Exercise details
In the records that follow, show each line where the word "Then" is present.
---*---
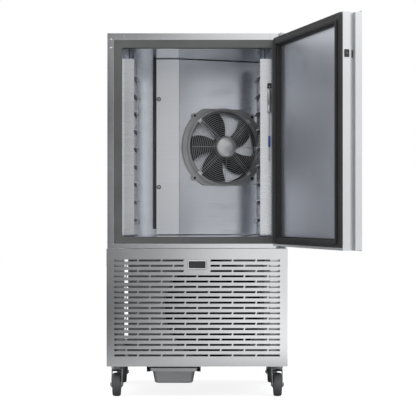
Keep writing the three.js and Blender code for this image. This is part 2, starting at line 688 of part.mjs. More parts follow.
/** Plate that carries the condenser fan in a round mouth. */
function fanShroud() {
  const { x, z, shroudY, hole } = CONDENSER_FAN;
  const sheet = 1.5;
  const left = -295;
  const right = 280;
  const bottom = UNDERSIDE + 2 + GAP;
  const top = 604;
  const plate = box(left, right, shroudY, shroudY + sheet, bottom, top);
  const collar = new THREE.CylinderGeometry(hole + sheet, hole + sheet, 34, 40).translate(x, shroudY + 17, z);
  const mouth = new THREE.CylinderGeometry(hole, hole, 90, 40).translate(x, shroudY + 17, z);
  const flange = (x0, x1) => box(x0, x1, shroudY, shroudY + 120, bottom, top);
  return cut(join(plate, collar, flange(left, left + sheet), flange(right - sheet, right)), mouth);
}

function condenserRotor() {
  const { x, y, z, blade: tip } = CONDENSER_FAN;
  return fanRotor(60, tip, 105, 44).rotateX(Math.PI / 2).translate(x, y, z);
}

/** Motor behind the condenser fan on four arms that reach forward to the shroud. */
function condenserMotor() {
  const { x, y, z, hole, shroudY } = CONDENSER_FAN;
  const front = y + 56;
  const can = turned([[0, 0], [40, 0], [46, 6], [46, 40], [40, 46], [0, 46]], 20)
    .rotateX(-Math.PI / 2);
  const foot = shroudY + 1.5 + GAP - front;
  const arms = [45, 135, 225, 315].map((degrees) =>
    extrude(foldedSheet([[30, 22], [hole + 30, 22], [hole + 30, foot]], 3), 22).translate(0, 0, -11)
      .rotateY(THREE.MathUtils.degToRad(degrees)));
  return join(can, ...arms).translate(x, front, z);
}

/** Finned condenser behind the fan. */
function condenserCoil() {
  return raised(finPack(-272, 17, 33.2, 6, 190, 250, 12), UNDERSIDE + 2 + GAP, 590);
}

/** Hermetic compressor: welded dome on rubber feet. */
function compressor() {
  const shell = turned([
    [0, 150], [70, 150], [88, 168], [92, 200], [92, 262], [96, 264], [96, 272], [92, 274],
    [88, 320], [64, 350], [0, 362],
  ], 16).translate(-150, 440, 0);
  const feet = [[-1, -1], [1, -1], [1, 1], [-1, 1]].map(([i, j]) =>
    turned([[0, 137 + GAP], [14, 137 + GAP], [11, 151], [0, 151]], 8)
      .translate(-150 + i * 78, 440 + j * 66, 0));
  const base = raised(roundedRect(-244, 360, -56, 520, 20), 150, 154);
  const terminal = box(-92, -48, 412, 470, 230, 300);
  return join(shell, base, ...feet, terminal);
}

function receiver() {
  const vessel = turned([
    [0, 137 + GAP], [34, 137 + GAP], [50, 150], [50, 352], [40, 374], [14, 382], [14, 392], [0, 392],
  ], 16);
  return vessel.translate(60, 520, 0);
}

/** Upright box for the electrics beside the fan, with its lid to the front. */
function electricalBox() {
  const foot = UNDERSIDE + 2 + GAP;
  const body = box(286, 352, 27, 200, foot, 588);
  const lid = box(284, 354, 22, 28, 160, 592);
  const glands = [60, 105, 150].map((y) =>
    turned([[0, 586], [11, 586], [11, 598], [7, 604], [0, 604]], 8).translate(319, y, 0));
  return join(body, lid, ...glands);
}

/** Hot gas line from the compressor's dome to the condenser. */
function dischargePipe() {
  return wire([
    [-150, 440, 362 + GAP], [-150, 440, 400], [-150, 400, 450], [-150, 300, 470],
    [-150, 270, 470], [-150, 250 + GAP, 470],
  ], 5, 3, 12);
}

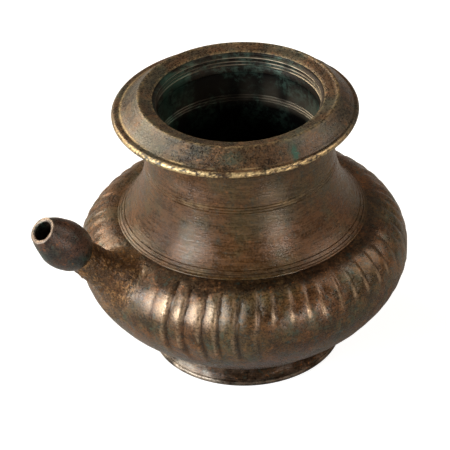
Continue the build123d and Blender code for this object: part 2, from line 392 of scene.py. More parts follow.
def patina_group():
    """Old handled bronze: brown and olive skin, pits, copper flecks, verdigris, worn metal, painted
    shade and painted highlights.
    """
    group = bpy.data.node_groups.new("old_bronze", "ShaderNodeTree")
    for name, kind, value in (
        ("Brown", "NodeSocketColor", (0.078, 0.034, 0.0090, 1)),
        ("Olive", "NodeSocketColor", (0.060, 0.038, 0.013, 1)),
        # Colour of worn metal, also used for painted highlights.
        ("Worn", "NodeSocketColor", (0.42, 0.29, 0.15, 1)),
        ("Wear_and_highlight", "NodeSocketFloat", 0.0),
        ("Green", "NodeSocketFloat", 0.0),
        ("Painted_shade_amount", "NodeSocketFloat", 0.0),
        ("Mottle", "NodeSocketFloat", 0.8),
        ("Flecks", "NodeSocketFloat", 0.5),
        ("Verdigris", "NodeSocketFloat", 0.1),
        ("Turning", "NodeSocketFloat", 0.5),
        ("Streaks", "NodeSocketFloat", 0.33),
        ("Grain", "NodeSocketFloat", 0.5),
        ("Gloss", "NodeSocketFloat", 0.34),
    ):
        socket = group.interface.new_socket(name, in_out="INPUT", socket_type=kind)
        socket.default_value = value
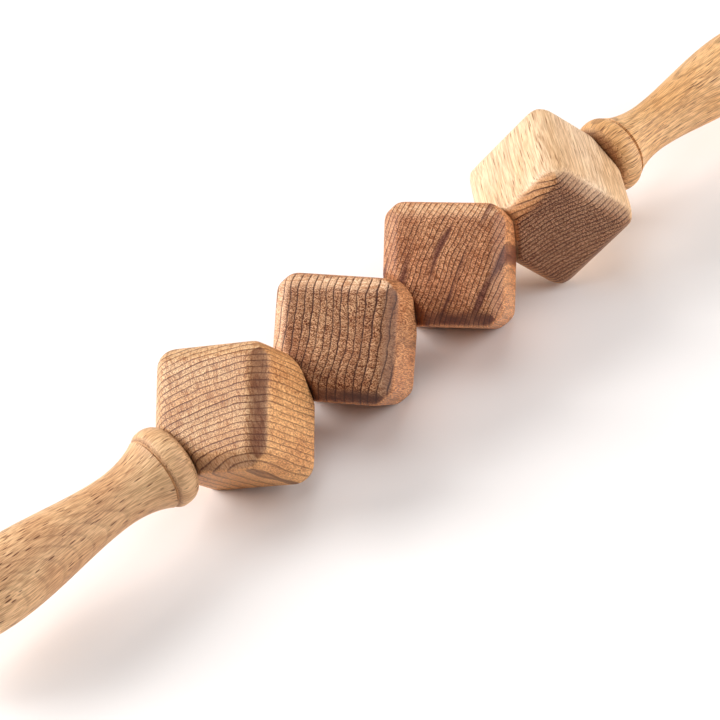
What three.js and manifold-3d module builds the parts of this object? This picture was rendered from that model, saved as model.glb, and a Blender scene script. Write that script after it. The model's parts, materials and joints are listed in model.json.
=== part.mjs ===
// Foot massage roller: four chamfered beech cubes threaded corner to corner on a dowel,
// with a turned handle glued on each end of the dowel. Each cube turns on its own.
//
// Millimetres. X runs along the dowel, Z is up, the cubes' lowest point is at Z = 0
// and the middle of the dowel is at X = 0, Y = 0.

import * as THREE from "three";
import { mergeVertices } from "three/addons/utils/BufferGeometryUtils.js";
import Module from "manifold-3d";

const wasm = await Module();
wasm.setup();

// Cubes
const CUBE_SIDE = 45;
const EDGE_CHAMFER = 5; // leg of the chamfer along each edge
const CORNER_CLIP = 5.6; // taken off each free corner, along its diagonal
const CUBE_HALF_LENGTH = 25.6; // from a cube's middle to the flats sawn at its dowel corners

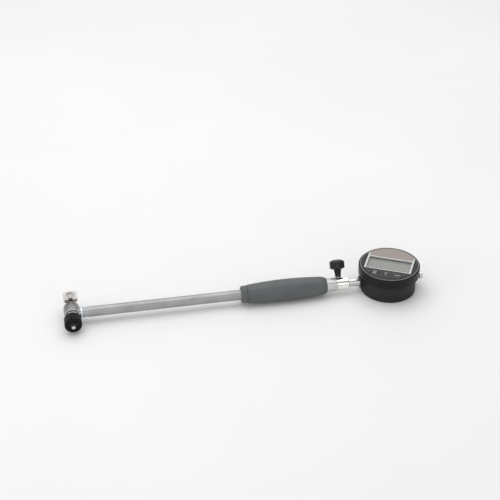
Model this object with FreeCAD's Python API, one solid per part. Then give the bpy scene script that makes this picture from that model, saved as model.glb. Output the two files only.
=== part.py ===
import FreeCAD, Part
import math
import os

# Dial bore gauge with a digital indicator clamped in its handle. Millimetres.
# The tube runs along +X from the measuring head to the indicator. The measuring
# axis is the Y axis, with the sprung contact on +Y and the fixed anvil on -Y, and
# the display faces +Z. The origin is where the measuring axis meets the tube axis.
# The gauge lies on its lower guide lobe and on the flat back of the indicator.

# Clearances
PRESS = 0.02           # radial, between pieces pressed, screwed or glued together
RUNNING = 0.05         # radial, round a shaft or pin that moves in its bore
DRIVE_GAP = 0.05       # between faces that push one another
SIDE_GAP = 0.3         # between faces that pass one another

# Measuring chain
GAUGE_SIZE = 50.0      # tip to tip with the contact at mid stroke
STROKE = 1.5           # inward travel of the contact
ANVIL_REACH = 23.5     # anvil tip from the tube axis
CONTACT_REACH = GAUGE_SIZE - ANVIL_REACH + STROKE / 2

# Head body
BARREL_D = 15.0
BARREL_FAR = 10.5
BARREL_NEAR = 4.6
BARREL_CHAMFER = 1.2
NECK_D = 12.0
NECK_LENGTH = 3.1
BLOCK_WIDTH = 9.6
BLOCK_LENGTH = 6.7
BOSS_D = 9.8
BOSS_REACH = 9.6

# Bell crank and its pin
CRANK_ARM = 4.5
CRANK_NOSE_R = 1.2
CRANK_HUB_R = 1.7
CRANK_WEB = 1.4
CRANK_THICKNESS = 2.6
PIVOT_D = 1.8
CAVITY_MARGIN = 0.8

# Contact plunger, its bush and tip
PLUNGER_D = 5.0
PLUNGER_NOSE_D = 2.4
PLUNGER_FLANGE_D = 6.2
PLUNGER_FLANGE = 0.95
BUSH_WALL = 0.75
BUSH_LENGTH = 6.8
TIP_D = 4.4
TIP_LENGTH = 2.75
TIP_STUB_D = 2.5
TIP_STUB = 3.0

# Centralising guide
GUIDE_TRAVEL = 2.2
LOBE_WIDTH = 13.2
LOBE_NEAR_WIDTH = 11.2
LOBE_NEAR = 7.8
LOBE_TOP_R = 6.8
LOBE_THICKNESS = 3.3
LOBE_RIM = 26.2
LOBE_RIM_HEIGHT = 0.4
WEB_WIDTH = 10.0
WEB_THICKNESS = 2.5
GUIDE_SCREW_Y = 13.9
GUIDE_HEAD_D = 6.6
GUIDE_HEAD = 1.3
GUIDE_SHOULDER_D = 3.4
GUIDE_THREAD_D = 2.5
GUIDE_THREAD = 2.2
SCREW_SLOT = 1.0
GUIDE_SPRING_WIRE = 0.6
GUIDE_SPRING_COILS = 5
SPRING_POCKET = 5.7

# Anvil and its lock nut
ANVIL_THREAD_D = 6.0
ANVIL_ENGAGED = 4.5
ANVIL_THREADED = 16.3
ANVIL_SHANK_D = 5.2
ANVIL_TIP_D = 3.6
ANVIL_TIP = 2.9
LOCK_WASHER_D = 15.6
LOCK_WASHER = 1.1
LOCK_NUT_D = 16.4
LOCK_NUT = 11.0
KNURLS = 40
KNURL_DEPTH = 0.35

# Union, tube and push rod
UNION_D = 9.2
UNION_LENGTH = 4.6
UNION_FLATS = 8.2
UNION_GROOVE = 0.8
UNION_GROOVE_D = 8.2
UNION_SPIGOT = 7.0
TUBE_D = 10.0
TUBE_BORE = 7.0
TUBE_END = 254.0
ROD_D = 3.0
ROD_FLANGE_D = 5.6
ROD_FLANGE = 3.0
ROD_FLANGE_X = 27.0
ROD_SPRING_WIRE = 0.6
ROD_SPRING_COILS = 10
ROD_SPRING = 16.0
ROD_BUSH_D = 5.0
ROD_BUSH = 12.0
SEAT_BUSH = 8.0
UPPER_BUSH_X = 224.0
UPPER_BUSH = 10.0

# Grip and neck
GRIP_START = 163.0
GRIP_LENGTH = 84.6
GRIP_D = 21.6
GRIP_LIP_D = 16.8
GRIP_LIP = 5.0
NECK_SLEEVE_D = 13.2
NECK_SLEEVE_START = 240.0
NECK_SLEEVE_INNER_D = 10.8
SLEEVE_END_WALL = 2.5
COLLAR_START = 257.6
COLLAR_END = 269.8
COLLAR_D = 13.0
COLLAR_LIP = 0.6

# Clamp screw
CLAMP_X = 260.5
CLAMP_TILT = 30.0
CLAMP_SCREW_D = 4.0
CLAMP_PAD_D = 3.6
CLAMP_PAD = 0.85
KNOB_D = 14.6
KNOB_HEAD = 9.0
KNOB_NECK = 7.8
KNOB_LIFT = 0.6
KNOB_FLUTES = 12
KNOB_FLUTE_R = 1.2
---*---
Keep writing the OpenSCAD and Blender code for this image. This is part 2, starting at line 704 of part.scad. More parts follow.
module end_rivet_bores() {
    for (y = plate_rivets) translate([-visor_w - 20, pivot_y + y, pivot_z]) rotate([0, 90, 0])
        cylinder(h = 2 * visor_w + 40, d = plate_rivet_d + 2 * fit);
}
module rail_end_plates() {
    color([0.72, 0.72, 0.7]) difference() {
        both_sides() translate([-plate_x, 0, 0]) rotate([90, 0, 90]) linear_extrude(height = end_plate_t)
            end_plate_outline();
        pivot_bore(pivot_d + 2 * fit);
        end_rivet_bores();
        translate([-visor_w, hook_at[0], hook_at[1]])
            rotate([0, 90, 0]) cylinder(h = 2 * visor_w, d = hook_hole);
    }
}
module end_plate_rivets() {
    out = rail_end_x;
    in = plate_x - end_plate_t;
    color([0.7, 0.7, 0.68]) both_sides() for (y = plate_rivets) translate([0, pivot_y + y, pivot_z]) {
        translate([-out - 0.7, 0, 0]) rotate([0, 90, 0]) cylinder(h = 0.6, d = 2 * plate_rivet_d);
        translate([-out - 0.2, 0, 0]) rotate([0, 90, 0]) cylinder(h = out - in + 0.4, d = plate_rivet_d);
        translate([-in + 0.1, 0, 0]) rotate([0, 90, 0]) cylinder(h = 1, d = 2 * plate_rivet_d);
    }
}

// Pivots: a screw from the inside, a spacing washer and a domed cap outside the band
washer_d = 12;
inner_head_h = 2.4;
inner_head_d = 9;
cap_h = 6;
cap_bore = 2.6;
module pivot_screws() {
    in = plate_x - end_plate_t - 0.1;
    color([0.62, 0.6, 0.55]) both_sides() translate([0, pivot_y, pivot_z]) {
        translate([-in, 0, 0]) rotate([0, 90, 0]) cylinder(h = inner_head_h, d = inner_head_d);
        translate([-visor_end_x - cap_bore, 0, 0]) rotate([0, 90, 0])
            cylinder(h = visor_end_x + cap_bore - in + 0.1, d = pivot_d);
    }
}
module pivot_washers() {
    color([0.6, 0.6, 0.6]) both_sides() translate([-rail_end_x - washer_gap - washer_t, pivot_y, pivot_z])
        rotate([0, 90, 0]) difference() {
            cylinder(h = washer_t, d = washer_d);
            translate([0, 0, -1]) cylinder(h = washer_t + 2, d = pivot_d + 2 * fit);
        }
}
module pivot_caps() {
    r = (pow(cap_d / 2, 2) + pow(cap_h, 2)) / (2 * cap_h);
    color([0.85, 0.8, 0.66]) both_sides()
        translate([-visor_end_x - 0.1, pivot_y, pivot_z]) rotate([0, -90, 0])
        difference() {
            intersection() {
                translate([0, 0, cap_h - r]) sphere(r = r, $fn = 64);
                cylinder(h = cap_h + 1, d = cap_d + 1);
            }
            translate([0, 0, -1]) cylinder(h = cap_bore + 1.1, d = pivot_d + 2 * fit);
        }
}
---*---
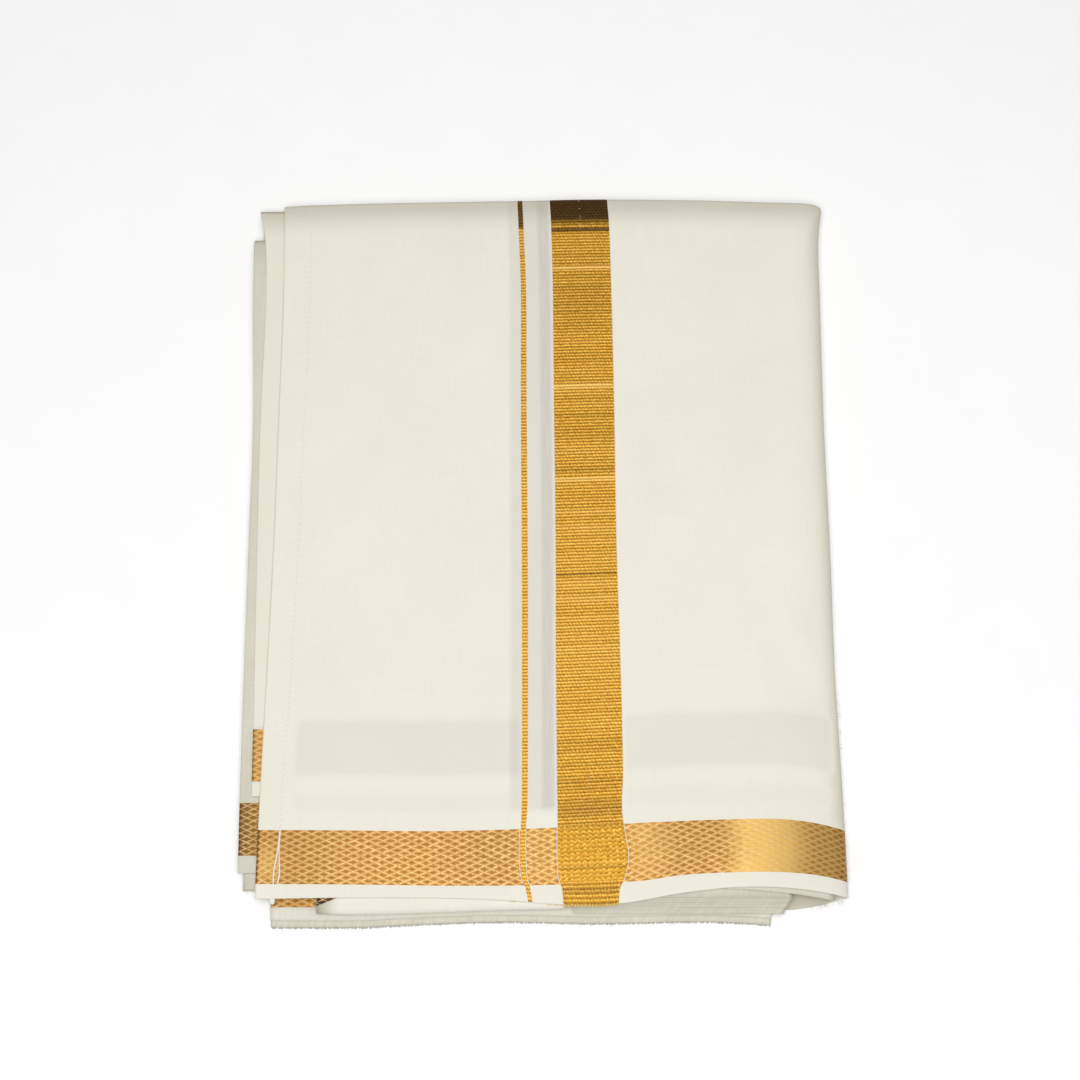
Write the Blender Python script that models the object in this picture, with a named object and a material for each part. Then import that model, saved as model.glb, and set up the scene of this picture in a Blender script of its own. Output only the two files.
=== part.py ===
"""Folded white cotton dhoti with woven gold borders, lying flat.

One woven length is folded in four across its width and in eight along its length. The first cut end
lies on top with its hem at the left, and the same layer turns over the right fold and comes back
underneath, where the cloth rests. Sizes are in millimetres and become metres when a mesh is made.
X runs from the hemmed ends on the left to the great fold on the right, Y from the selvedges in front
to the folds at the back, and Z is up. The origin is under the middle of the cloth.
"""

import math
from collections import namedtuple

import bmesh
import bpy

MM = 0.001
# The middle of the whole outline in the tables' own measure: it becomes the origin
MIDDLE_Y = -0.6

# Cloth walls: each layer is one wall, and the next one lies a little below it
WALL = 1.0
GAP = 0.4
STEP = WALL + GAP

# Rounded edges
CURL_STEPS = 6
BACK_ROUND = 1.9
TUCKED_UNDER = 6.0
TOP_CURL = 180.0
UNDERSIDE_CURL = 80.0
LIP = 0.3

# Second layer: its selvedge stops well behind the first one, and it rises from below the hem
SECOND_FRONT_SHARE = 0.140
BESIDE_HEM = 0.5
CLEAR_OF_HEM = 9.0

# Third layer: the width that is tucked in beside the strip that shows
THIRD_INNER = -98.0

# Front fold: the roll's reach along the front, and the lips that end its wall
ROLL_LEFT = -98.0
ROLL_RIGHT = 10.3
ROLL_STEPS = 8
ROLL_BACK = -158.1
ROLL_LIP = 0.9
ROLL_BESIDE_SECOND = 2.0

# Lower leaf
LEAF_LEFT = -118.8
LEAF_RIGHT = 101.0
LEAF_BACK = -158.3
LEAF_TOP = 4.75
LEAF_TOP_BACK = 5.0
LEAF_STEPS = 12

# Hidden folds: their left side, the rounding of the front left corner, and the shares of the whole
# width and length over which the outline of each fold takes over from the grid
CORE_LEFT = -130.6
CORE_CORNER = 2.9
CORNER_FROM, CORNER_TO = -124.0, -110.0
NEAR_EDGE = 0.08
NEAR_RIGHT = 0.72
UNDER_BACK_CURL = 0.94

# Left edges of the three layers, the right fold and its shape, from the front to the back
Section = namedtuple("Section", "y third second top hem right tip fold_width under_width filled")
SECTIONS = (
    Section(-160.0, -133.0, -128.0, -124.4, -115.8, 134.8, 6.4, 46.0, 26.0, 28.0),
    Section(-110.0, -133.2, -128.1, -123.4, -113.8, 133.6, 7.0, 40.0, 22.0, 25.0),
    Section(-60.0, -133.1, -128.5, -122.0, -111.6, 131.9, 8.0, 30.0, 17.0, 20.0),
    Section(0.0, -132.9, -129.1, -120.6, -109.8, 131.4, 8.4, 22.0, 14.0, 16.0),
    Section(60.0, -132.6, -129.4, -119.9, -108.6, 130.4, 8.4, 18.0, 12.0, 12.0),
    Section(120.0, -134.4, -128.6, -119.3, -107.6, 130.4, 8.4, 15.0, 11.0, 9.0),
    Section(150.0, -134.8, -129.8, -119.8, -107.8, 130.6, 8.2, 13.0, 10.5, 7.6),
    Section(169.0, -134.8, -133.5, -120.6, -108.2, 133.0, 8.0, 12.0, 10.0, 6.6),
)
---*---
Written reply
Model this object with FreeCAD's Python API, one solid per part. Then give the bpy scene script that makes this picture from that model, saved as model.glb. Output the two files only.
Write the Blender Python script that models the object in this picture, with a named object and a material for each part. Then import that model, saved as model.glb, and set up the scene of this picture in a Blender script of its own. Output only the two files.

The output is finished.